– Поставь его, Пахом, – с ленцой приказал опричник. Взял стилос, принялся что-то царапать на берестяном листке. Поднял взгляд на Книжника, которого с трудом удерживал в вертикальном положении рыхлый палач. – А лучше давай-ка его на лавку, а то шатается, аж меня самого укачивает… Вот так. Ну что, советник, уяснил, как не стоит разговаривать с княжим опричником?

Книжник не ответил. В голове звенело, и все красноречие вместе с уверенностью будто отшибло напрочь. Просто рухнул на лавку, пытаясь сообразить, что же только что произошло и где он находится.

– Вот так, – удовлетворенно сказал опричник. – Значится, поговорим по душам, ничего не скрывая. А то прикинулся, видишь ли, героем-освободителем. Думает, все уши развесили, поверили эдакому простому рубахе-парню, верно? Никто, мол, ничего не заподозрит. Ведь он – просто семинарист, зубрила да бессребреник, ничего ему не нужно, он даже Хранителем быть отказывается – такой он у нас святоша, а?

– Я не понимаю… – слизывая с губ капли крови, пробормотал Книжник.

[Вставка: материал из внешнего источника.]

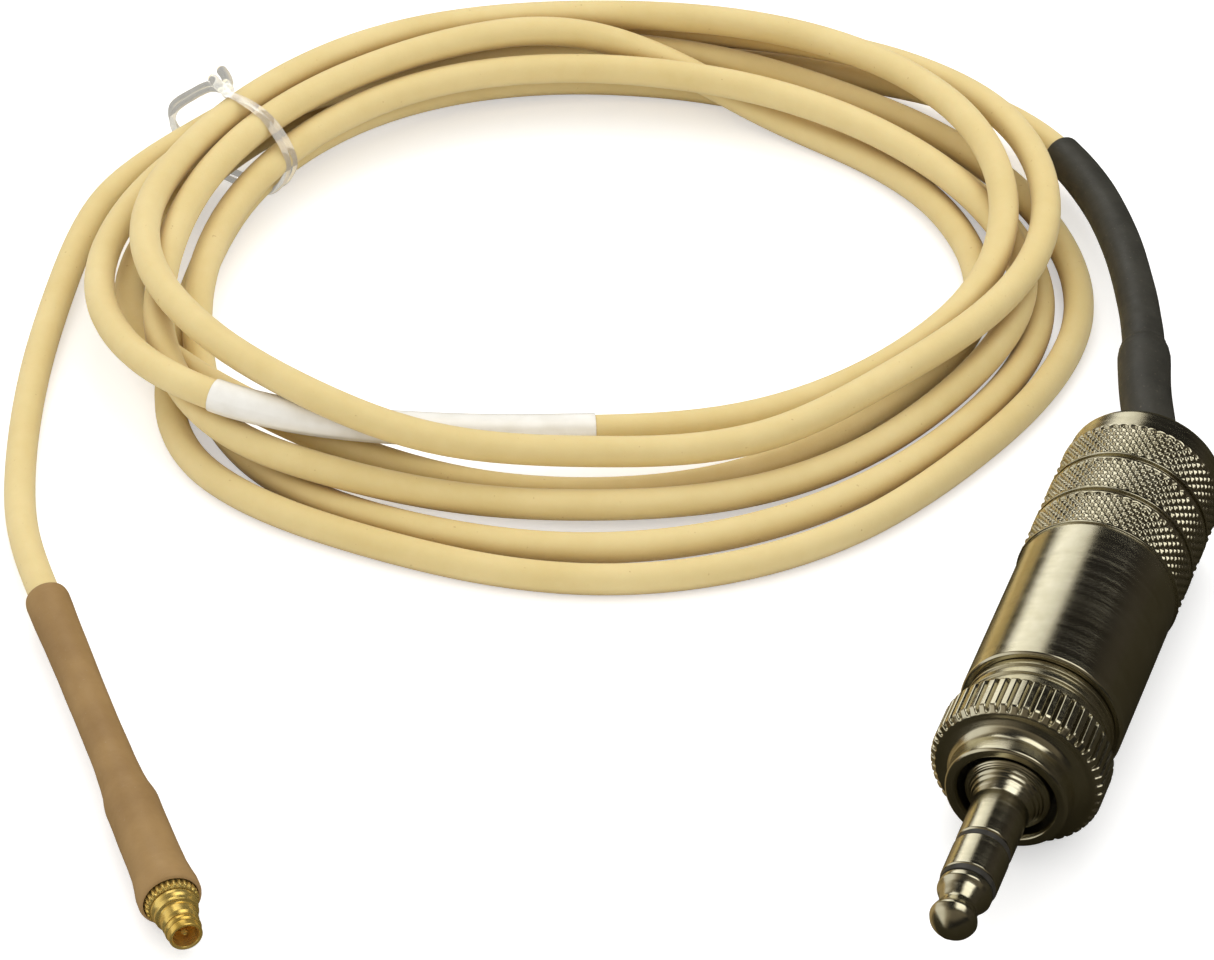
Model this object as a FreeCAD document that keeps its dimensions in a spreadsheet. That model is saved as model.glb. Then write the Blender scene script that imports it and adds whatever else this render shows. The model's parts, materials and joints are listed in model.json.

– …А князь-то у нас добрый, верит каждому слову, все у него честные, все Кремлю добра да славы желают, – продолжал опричник, постукивая стилосом по краю стола. – Жаль, князь у нас весь в делах да заботах: нет у него времени присматриваться к каждому выскочке. Ну да ничего, на то мы и поставлены – чтобы опасность видеть да князя от нее беречь.

– Какую еще опасность? – тупо проговорил Книжник.

Опричник значительно помолчал, разглядывая подавленного узника. Затем неторопливо развязал тесемки на папке, извлек стопку разношерстных берестяных листков. Заговорил негромко, но раздельно и веско:

– Доносы на тебя имеются. Давно собираем. Вот, скажем, пишет уважаемый всеми наставник отец Ни-кодим: «Не чтит обычаи, не уважает власть, все помышляет из Кремля улизнуть, да с врагами якшаться…»

– Но это же ложь! – воскликнул парень. – Он меня с малолетства недолюбливает!

– Что значит – ложь? С наставниками спорил? Спорил. Из Кремля подался вслед за иноземцем? Подался…

– Но это же ради кремлевского же блага! – Книжник ощутил какое-то болезненное бессилие. Он смотрел на этого человека за конторским столом, который просто выполнял свою работу – рутинно, со скукой. Он вроде бы даже не испытывал к арестованному особой неприязни. Ведь неприязнь можно испытывать к человеку. А он – просто строчка в очередном «деле».

Это был не просто опричник. Это была плохо знакомая ему бюрократическая машина, принципов и целей которой он просто не понимал. Единственное, что было ясно, так это то, что разговаривать с ней, доказывать что угодно хоть с пеной у рта – бесполезно. Все равно, что общаться с каменной стеной.

– Да-да, конечно, – сказал чиновник, неторопливо перебирая листы. – А вот что боярин Малюта пишет: «Дорвался до власти, по роду и чину не положенной, и князя смущает обещаниями туманными, лживыми. Да еще врагов у стен пригрел, почем знать – может, и заговор готовит, ибо, что там у этих вестов на уме, никому из честных бояр невдомек. Ибо общаются весты окаянные токмо через этого выскочку, и истинные их намерения нам неведомы…»

– Так этот Малюта сам отказался с вестами разговаривать, – мрачно сказал Книжник. – Мол, это ниже его боярского достоинства…

– Можно, конечно, считать, что все это поклеп, напраслина, – с готовностью кивнул опричник. – Но мы такая контора, что никаких бумаг не выбрасываем. Потому как все они могут оказаться полезными. И если до сего дня все это были просто бумажки, то теперь вырисовывается совсем иная картина. И картина, скажу я тебе, довольно интересная… Вижу я, ты вроде как ничего не понимаешь? Молодец, хорошо держишься. Ну так давай поиграем в эту игру. Я сам тебе все расскажу. Не возражаешь?